With all of the anti-tanking cries and campaigns to de-emphasize losing — all concerns that will have their day in court during NBA meetings in the offseason — there’s a quiet hope that overzealousness and overreach don’t cloud the changes that will be enforced. With hope the league brain trust will realize how unicorns existed this year in college basketball.
With that in mind, let’s hope the NBA keeps in mind that, when it comes to crime — even to those who happen to look at losing games to make their teams better as the sports version of a criminal activity, instead of savvy avoid-the-second-apron-by-any-means business maneuvering — the crooks are always going to be ahead of the rules and regulations. Regardless of what the NBA powers-that-be do or however ironclad they make new laws to stop them. Losing games is a part of the game; losing the game ain’t.

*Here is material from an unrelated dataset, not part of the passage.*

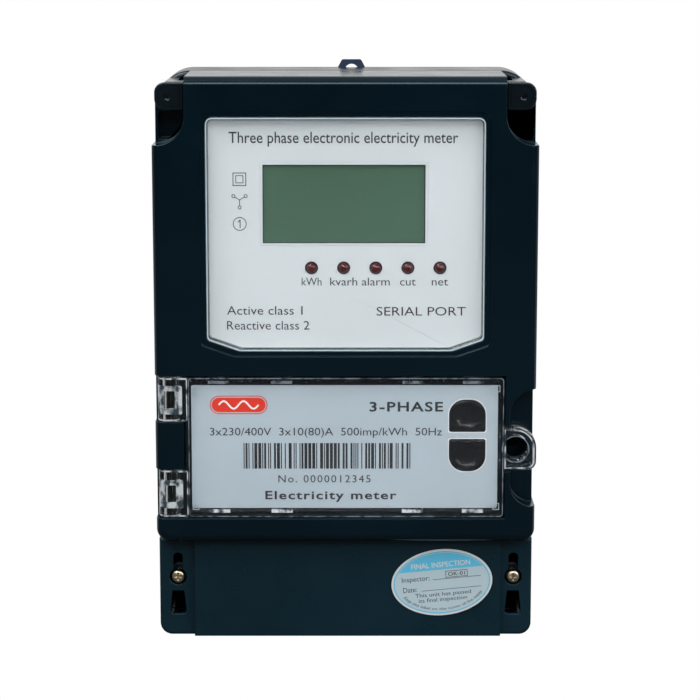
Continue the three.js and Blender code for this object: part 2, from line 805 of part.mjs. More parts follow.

So can we just for this moment start the R.I.P.-ing of tanking and fully embrace the beauty of the long-game art of positioning? Stop referring to the art of it as a crime? If, for one season, it’s putting lipstick and eyelash extensions on a pig, then just let the pig have its ‘‘America’s Next Top Model’’ moment in this moment.
It’s chess, not dominoes. It’s the ‘‘lose a million to get 10 million’’ game plan. A single-season movement. It’s not intentionally losing; it’s the art of winning by not winning.